## STATED TASK
Find and copy each line of the records where the string "code" shows up.

## MATERIAL FOR THE TASK

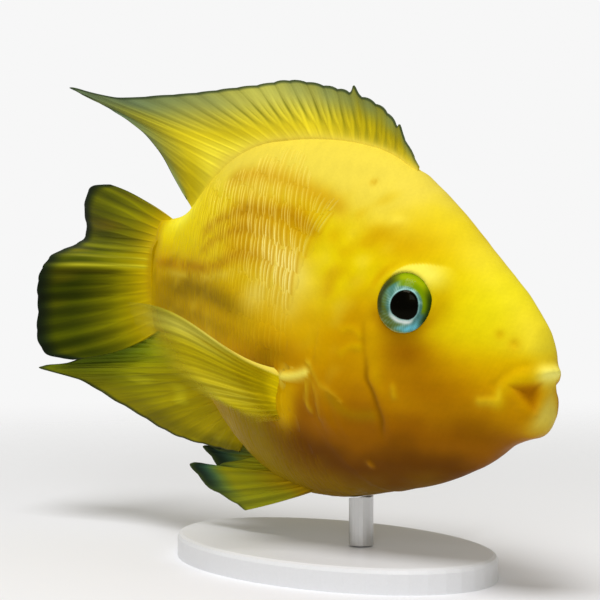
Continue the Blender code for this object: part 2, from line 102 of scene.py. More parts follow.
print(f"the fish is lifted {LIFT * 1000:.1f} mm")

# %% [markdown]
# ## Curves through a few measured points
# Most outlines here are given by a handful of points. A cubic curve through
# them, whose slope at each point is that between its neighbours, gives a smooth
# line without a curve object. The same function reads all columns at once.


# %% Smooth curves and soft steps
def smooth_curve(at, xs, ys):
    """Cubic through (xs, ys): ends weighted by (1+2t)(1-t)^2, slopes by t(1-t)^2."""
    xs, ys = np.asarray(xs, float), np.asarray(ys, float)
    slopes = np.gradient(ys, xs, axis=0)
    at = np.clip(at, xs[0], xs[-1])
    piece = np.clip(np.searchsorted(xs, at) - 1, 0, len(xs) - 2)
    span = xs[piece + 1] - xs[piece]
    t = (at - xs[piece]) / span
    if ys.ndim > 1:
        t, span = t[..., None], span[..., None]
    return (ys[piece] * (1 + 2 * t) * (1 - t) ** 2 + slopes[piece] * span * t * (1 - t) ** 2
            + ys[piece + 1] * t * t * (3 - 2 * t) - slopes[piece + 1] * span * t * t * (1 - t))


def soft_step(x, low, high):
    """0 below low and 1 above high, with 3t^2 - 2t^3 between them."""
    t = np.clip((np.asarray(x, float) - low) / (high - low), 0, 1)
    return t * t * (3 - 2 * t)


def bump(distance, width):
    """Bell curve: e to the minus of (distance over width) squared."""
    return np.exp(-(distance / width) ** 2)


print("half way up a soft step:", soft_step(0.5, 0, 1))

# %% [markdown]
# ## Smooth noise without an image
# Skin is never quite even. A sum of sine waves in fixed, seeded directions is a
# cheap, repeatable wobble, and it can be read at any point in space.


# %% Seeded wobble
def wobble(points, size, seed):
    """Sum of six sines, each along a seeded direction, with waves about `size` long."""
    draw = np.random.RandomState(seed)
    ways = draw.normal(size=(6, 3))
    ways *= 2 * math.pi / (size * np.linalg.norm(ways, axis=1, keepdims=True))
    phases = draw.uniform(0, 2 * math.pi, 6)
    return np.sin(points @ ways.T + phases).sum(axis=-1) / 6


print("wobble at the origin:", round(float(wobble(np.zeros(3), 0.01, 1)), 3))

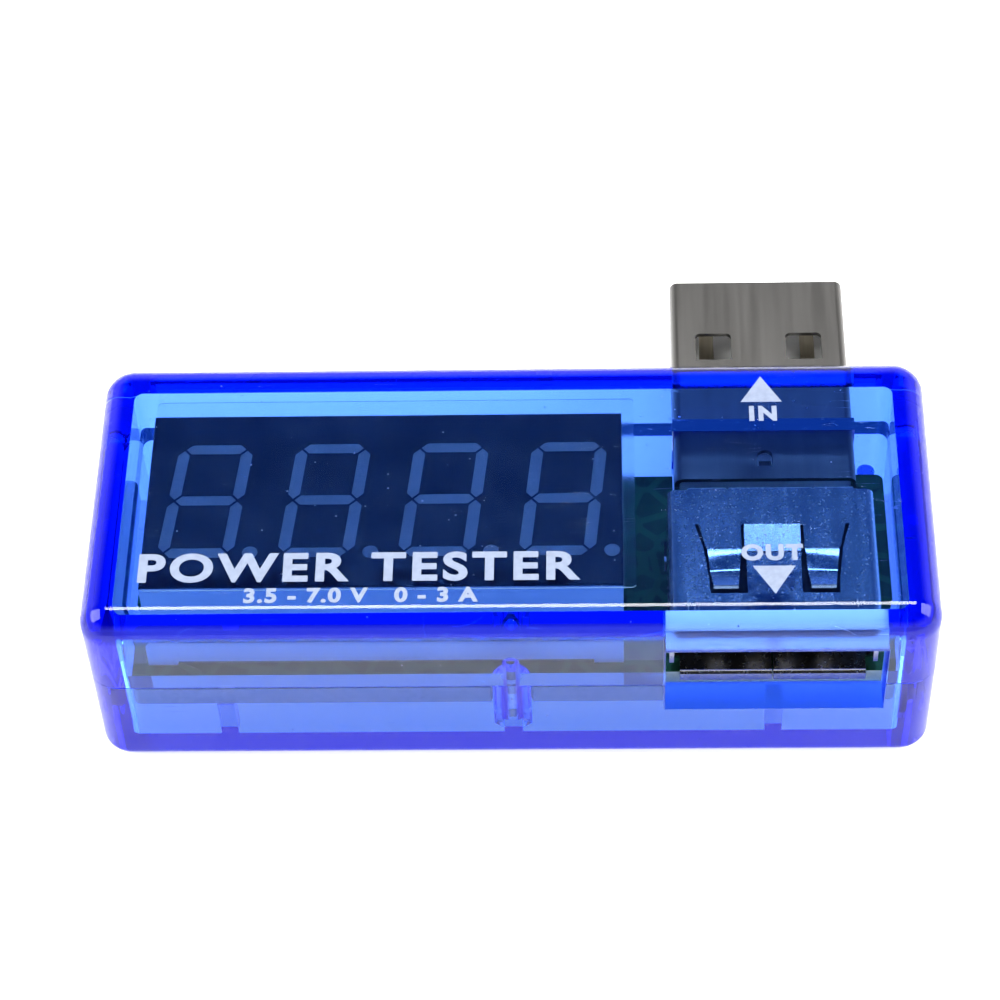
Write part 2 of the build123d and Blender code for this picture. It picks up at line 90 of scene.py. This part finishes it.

## RESULT OF THE EXERCISE
Continue the Blender code for this object: part 2, from line 102 of scene.py. More parts follow.
Write part 2 of the build123d and Blender code for this picture. It picks up at line 90 of scene.py. This part finishes it.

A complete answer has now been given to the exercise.